The original Anglican student centre was established by the Church of Ireland in 1955, although the first chaplain was appointed as early as 1849. The corresponding Methodist student centre was opened in 1973. In 2012, a local covenant partnership was signed with the Methodist Church in Ireland to create a joint chaplaincy. In 2021, a charitable company was formally incorporated with the two parent denominations as members.
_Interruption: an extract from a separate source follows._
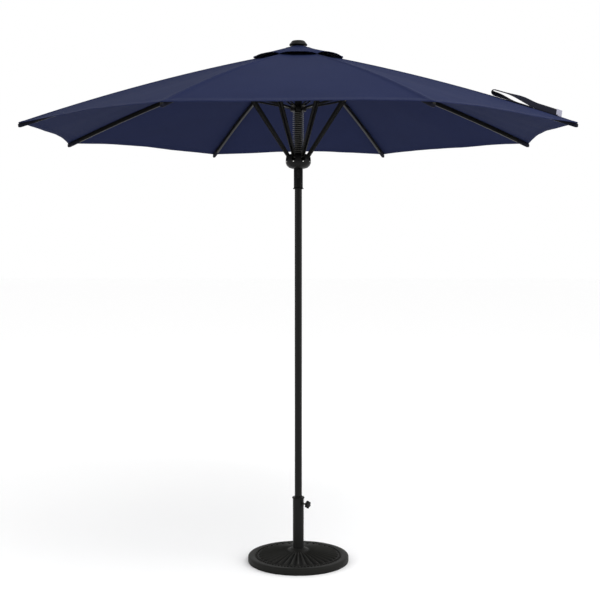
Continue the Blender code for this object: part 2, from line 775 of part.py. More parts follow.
def channel_mesh(name, length, lean):
    """Strut: a U channel, open on its outer side, with two cheeks past the web."""
    wide = STRUT_HALF_WIDTH
    thin = STRUT_CHEEK
    front = -STRUT_OUTSIDE
    stations = (
        (-STRUT_END, STRUT_INSIDE),
        (length - STRUT_WEB_CUT, STRUT_INSIDE),
        (length + STRUT_HEAD, STRUT_OUTSIDE),
    )
    bm = bmesh.new()
    grid = []
    for along, back in stations:
        row = []
        for side, depth in (
            (-wide, back),
            (-wide + thin, back),
            (wide - thin, back),
            (wide, back),
            (wide, front),
            (wide - thin, front),
            (wide - thin, back - thin),
            (-wide + thin, back - thin),
            (-wide + thin, front),
            (-wide, front),
        ):
            row.append(bm.verts.new((along, side, depth)))
        grid.append(row)
    foot, waist, head = grid
    bm.faces.new(foot)
    for i in range(len(foot)):
        j = (i + 1) % len(foot)
        bm.faces.new((foot[i], foot[j], waist[j], waist[i]))
    bm.faces.new((waist[1], waist[2], waist[6], waist[7]))
    for loop in ((0, 1, 7, 8, 9), (2, 3, 4, 5, 6)):
        for k, i in enumerate(loop):
            j = loop[(k + 1) % len(loop)]
            bm.faces.new((waist[i], waist[j], head[j], head[i]))
        bm.faces.new([head[i] for i in loop])
    mesh = finish_mesh(bm, name)
    hole = rod_mesh("strut_hole", (0, -0.02, 0), (0, 0.02, 0), PIN_HOLE_RADIUS)
    mesh = joined_mesh(name, mesh, [("DIFFERENCE", hole)])
    mesh.transform(Matrix.Rotation(-lean, 4, "Y"))
    return mesh


def build_struts(mats):
    """Eight struts from the runner to the ribs."""
    reach = strut_reach()
    strut = channel_mesh("strut", reach.length, math.atan2(reach.y, reach.x))
    for number, angle in enumerate(rib_angles(), 1):
        pivot = on_circle(RUNNER_PIVOT_RADIUS, angle, RUNNER_PIVOT_HEIGHT)
        add_object(f"strut_{number}", strut, mats["metal"], pivot, angle)


def build_runner(mats):
    """Round slotted runner with its wire ring, and the sleeve below it."""
    level = RUNNER_PIVOT_HEIGHT
    low = level - RUNNER_UNDER
    groove_in, groove_out = groove_radii(RUNNER_PIVOT_RADIUS)
    groove_floor = level - RING_WIRE_RADIUS - GAP * 2
    shoulder = max(groove_out + 0.0015, RUNNER_RADIUS - 0.0065)
    profile = [
        (BORE_RADIUS, low),
        (RUNNER_RADIUS * 0.50, low),
        (RUNNER_RADIUS * 0.72, low + 0.004),
        (RUNNER_RADIUS * 0.90, low + 0.014),
        (RUNNER_RADIUS * 0.985, low + 0.026),
        (RUNNER_RADIUS, low + 0.038),
        (RUNNER_RADIUS * 0.975, level),
        (RUNNER_RADIUS * 0.945, level + 0.006),
        (shoulder, level + 0.010),
        (groove_out, level + 0.010),
        (groove_out, groove_floor),
        (groove_in, groove_floor),
        (groove_in, level + 0.0155),
        (groove_in - 0.011, level + RUNNER_OVER),
        (BORE_RADIUS, level + RUNNER_OVER),
    ]
    swing = math.hypot(STRUT_END, STRUT_INSIDE) + RUN_GAP * 3
    slots = slot_cutters(
        RUNNER_PIVOT_RADIUS - swing,
        RUNNER_RADIUS + 0.010,
        STRUT_HALF_WIDTH + RUN_GAP,
        level - swing,
        level + 0.040,
    )
    ball = joined_mesh("runner_ball", turned_mesh("runner_ball", profile), slots, smooth=True)
    add_object("runner_ball", ball, mats["plastic"])
    ring = wire_ring_mesh("runner_ring", RUNNER_PIVOT_RADIUS, level)
    add_object("runner_ring", ring, mats["steel"])

    top = low - GAP
    foot = top - SLEEVE_LENGTH
    lip = SLEEVE_RADIUS + SLEEVE_LIP
    sleeve = turned_mesh(
        "runner_sleeve",
        [
            (BORE_RADIUS, foot),
            (lip - 0.001, foot),
            (lip, foot + 0.002),
            (SLEEVE_RADIUS, foot + SLEEVE_LIP_HEIGHT),
            (SLEEVE_RADIUS, top),
            (BORE_RADIUS, top),
        ],
    )
    height = level - BUTTON_BELOW_PIVOT
    window = rod_mesh(
        "button_window",
        (0, -BORE_RADIUS + 0.004, height),
        (0, -SLEEVE_RADIUS - 0.004, height),
        BUTTON_RADIUS + GAP,
        SMALL_SEGMENTS,
    )
    sleeve = joined_mesh("runner_sleeve", sleeve, [("DIFFERENCE", window)], smooth=True)
    add_object("runner_sleeve", sleeve, mats["plastic"])

    button_in = BORE_RADIUS + BUTTON_TRAVEL
    button_out = SLEEVE_RADIUS + BUTTON_PROUD
    button = turned_mesh(
        "release_button",
        [
            (0, button_in),
            (BUTTON_RADIUS, button_in),
            (BUTTON_RADIUS, button_out - 0.001),
            (BUTTON_RADIUS - 0.001, button_out),
            (0, button_out),
        ],
        SMALL_SEGMENTS,
    )
    button = add_object("release_button", button, mats["plastic"], (0, 0, height))
    button.rotation_euler = (math.pi / 2, 0, 0)


# ---- Slider, links and lift spring -------------------------------------------
def link_reach():
    """Vector from a link's slider pivot to its pivot on the strut, in the rib's plane."""
    along = strut_reach().normalized() * LINK_ON_STRUT
    head = Vector((RUNNER_PIVOT_RADIUS, RUNNER_PIVOT_HEIGHT)) + along
    return head - Vector((SLIDER_PIVOT_RADIUS, SLIDER_PIVOT_HEIGHT))


def link_mesh():
    """Link: a flat fork that straddles the strut, with a tongue for the slider."""
    reach = link_reach()
    tongue = LINK_TONGUE_WIDTH / 2
    wide = LINK_HALF_WIDTH
    inside = LINK_HALF_WIDTH - LINK_PRONG
    far = reach.length + LINK_END
    nose = LINK_DEPTH / 2
    half = [
        (-nose, tongue * 0.6),
        (-nose * 0.6, tongue),
        (LINK_NECK * 0.75, tongue),
        (LINK_NECK + 0.006, wide),
        (far, wide),
        (far, inside),
        (LINK_WEB_END, inside),
    ]
    outline = [(x, -y) for x, y in half] + [(x, y) for x, y in reversed(half)]
    mesh = outline_mesh("link", outline, -LINK_DEPTH / 2, LINK_DEPTH / 2)
    hole = rod_mesh("link_hole", (0, -0.02, 0), (0, 0.02, 0), PIN_HOLE_RADIUS)
    mesh = joined_mesh("link", mesh, [("DIFFERENCE", hole)])
    mesh.transform(Matrix.Rotation(-math.atan2(reach.y, reach.x), 4, "Y"))
    return mesh


def build_links(mats):
    """Eight links from the slider to the struts."""
    link = link_mesh()
    for number, angle in enumerate(rib_angles(), 1):
        pivot = on_circle(SLIDER_PIVOT_RADIUS, angle, SLIDER_PIVOT_HEIGHT)
        add_object(f"link_{number}", link, mats["metal"], pivot, angle)


def build_slider(mats):
    """Small slotted hub that the lift spring pushes up, with its wire ring."""
    level = SLIDER_PIVOT_HEIGHT
    groove_in, groove_out = groove_radii(SLIDER_PIVOT_RADIUS)
    groove_floor = level - RING_WIRE_RADIUS - GAP * 2
    profile = [
        (BORE_RADIUS, level - SLIDER_UNDER),
        (SLIDER_RADIUS - 0.003, level - SLIDER_UNDER),
        (SLIDER_RADIUS, level - SLIDER_UNDER + 0.003),
        (SLIDER_RADIUS, level + SLIDER_OVER - 0.004),
        (groove_out, level + SLIDER_OVER - 0.004),
        (groove_out, groove_floor),
        (groove_in, groove_floor),
        (groove_in, level + SLIDER_OVER),
        (BORE_RADIUS, level + SLIDER_OVER),
    ]
    # The tongue's square back corners sweep past its pivot as the link swings up.
    swing = math.hypot(LINK_DEPTH / 2, LINK_DEPTH / 2) + RUN_GAP * 2
    slots = slot_cutters(
        SLIDER_PIVOT_RADIUS - swing,
        SLIDER_RADIUS + 0.010,
        LINK_TONGUE_WIDTH / 2 + RUN_GAP,
        level - SLIDER_UNDER - 0.010,
        level + SLIDER_OVER + 0.010,
    )
    hub = joined_mesh("slider_hub", turned_mesh("slider_hub", profile), slots, smooth=True)
    add_object("slider_hub", hub, mats["plastic"])
    ring = wire_ring_mesh("slider_ring", SLIDER_PIVOT_RADIUS, level)
    add_object("slider_ring", ring, mats["steel"])


def build_spring(mats):
    """Lift spring round the pole, between the runner and the slider."""
    low = RUNNER_PIVOT_HEIGHT + RUNNER_OVER + GAP + SPRING_WIRE
    high = SLIDER_PIVOT_HEIGHT - SLIDER_UNDER - GAP - SPRING_WIRE
    steps = SPRING_TURNS * SPRING_STEPS
    sides = 5
    rings = []
    for i in range(steps + 1):
        share = i / steps
        angle = math.tau * SPRING_TURNS * share
        # The end turns lie flatter than the rest.
        height = low + (high - low) * (share - 0.03 * math.sin(math.tau * share))
        spoke = Vector(on_circle(1, angle, 0))
        centre = spoke * SPRING_RADIUS + Vector((0, 0, height))
        ring = []
        for k in range(sides):
            around = math.tau * k / sides
            across = spoke * SPRING_WIRE * math.cos(around)
            ring.append(centre + across + Vector((0, 0, SPRING_WIRE * math.sin(around))))
        rings.append(ring)
    add_object("lift_spring", loft_mesh("lift_spring", rings, smooth=True), mats["steel"])


def main():
    """Build the whole umbrella."""
    clear_scene()
    mats = make_materials()
    build_base(mats)
    build_clamp(mats)
    build_pole(mats)
    build_top_hub(mats)
    build_vent(mats)
    build_finial(mats)
    build_ribs(mats)
    build_strap(mats)
    build_runner(mats)
    build_struts(mats)
    build_slider(mats)
    build_links(mats)
    build_spring(mats)


main()
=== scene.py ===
"""Looks of the patio umbrella: cloth, seams, casting, tubes and studio, laid out as an add-on.

Every piece is made in metres in the frame's own coordinates, with its object at the origin.
"""
import json
import math

import bmesh
import bpy
from mathutils import Matrix, Vector, noise


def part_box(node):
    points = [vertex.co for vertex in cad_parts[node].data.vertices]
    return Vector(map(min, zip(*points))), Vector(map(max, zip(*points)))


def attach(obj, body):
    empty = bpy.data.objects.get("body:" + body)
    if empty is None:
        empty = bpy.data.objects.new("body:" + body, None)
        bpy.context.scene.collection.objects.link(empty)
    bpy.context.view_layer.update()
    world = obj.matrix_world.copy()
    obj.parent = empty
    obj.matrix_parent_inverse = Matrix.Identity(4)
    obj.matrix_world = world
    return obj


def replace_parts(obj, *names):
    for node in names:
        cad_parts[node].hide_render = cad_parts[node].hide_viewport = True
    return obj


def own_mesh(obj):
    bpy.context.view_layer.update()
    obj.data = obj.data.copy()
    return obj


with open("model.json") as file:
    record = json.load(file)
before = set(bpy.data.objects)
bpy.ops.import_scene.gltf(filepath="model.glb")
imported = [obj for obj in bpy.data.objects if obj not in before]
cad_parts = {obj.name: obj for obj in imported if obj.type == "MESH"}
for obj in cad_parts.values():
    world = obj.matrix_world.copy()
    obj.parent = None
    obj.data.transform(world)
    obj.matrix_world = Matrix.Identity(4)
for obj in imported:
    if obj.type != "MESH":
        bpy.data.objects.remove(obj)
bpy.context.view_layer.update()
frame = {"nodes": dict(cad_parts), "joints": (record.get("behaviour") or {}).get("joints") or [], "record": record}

bl_info = {
    "name": "Patio umbrella",
    "version": (1, 0, 0),
    "blender": (4, 5, 0),
    "location": "View3D > Sidebar > Umbrella",
    "description": "Builds the cloth, casting, hardware and studio of a patio umbrella",
    "category": "Add Mesh",
}

JOINTS = {joint["name"]: joint for joint in frame["joints"]}
BODY_OF = {
    node: body
    for body, members in frame["record"]["behaviour"]["bodies"].items()
    for node in members
}

# ---- Places read from the frame ----
RIB_COUNT = sum(name.startswith("rib_fold_") for name in JOINTS)
STEP = math.tau / RIB_COUNT
HUB_PIVOT = Vector(JOINTS["rib_fold_1"]["pos_m"])
RUNNER_PIVOT = Vector(JOINTS["strut_fold_1"]["pos_m"])
FIRST_ANGLE = math.atan2(HUB_PIVOT.y, HUB_PIVOT.x)
PIVOT_RADIUS = HUB_PIVOT.xy.length
PANEL_LOW, PANEL_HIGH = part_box("canopy_panel_1")
CANOPY_RADIUS = PANEL_HIGH.x / math.cos(FIRST_ANGLE)
RIM_HEIGHT = PANEL_LOW.z
BASE_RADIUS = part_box("base_plate")[1].x
RUNNER_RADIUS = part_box("runner_ball")[1].x
VENT_LOW_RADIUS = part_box("upper_pole")[1].x + 0.0018
VENT_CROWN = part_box("vent_cover")[1].z - 0.0015

# ---- The canopy's cut and the linkage, as the frame has them ----
RIB_BOW = 0.025
RIB_RISE = 0.012487
INNER_RADIUS = 0.075
HEM_SCALLOP = 0.028
GORE_SAG = 0.012
VENT_RADIUS = 0.235
VENT_LIFT = 0.014
STRUT_HEAD_OUT = 0.3014
LINK_HEAD_ALONG = 0.355

# ---- The cloth's own detail ----
KITE_COLUMNS = 14
HEM_CURL = 0.006
CLOTH_SLANT = 1.05
VENT_COLUMNS = 8
VENT_CORNER = 0.86
VENT_REACH = (0.38, 0.30, 0.32, 0.30, 0.22, 0.08, 0.36, 0.34)

# ---- The closing strap's places along its rib ----
STRAP_START = 0.965
STRAP_END = 1.262
STRAP_HALF = 0.018
STRAP_ROW = 0.0066


def on_circle(radius, angle, height):
    """A point at a radius, angle and height."""
    return Vector((radius * math.cos(angle), radius * math.sin(angle), height))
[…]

As well as several notable alumni, many chaplains have proceeded to hold influential positions within their respective denominations.

== Chaplains ==
=== Church of Ireland ===
- Rev. Henry Murphy, B.D. (1849–1865)
- Ven. Edward Newenham Hoare (1865–1872), later Dean of Achonry, then Dean of Waterford.
- Rev. Samuel Busby, LL.D. (1872–1912), later Rector of St Andrew's church, Belfast.
- Ven. John Robinson, M.A. (1910–1912), later Dean of Belfast.
- Ven. William Dowse, M.A. (1912–1913), later Dean of Connor.
- Rev. George Stephenson, LL.D. (1913–1926), later Rector of St Mary Magdelene church, Belfast.
- Rev. James Rutherford, B.A. (1926–1932), later Rector of Willowfield Parish.
- Rev. Frederick Mitchell, M.A. (1932–1937), later Rector of St. Polycarp's, Belfast.
- Rev. John Butler, M.A. (1937–1945), later Rector of St. Polycarp's, Belfast.
- Very Rev. Brian Harvey, B.D. (1945–1948), later Dean of St Canice's Cathedral, Kilkenny.
- Ven. Jack Roundhill, B.D. (1948–1951)
- Very Rev. R. Edgar Turner, M.A. (1951–1958), later registrar of the Diocese of Connor.
- Very Rev. J Maurice G. Carey, M.A., B.D. (1958–1964), later Dean of St Fin Barre's Cathedral, Cork.
- Rev. G. Cecil Kerr (1965–1974), later founder of the Christian Renewal Centre, Rostrevor.
- Very Rev. John Dinnen (1974–1983), later Rector of Hillsborough Parish.
- Rt Rev. Harold C. Miller (1984–1989), later Bishop of the Diocese of Down and Dromore.
- Ven. Stephen Forde (1989–1995), current dean of Belfast.
- Ven. Andrew J. Forster, BA BTh (1995–2002), current bishop of the Diocese of Derry and Raphoe.
- Rev. Dr Patrick G. McGlinchey, BA BTh, MA, PhD (2002–2009), currently of the Church of Ireland Theological Institute.
- Ven. Barry G. Forde (2010–2014)

=== Methodist ===
- Rev. T. David Turtle (1974–1988)
- Rev. Donald Ker (1988–1991), later President of the Methodist Church in Ireland.
- Rev. Henry Keys (1991–2006)
- Mrs Gail Mercer (2006–2009)
- Rev. John Alderdice (2009–2014)

=== Joint Appointments ===

- Ven. Barry G. Forde (2014-2022), currently Archdeacon of Belfast.
- Mrs Gail Mercer (2009 - present) currently joint chaplain to Ulster University, Belfast.
- Rev. Danielle McCullagh (2023 - present) currently joint chaplain to Queen's University Belfast, and Stranmillis College, Belfast

==Notable alumni==
=== Associated people ===
- Prof. J.C. Beckett, Irish historian (co-founder)
- Rt Rev. Trevor Williams, former bishop of Limerick and Killaloe (assistant chaplain, 1977 – 1980)

=== Former students ===
- Rt Rev. Robin Eames, former Primate of All Ireland and Archbishop of Armagh
- Very Rev. John Mann, former dean of Belfast
- Alex Kane, political commentator
- Jim Wells, former MLA
- Mark Russell, CEO, The Children's Society
- Gareth McCormack, Irish photographer
- Thomas Keown, co-founder of Many Hopes Foundation
- Dr Brendan McCarthy, adviser to the Church of England Archbishop's Council
- Mark Patterson, BBC radio presenter
- Andy Flannagan, singer-songwriter and CEO of Christians on the Left
- Bethany Firth, four time paralympic gold medalist
- Hannah Firth, captain of Ballymena United FC Women
- Rob Lyttle, Irish rugby player

== Church of Ireland Theological Lectures at Queen's ==
Since 1957, the Church of Ireland's Board of Education has funded annual lectures, hosted by Queen's University, which eminent theological figures (typically, but not always, Anglican) are invited to deliver. In recent years, these have included the Archbishop of Canterbury, Justin Welby; the Archbishop of York, John Sentamu, the Archbishop of Armagh, Richard Clarke; theologian Alistair McGrath; Bishop of Kensington, Graham Tomlin; Alistair McGrath; and philosopher, Elaine Storkey.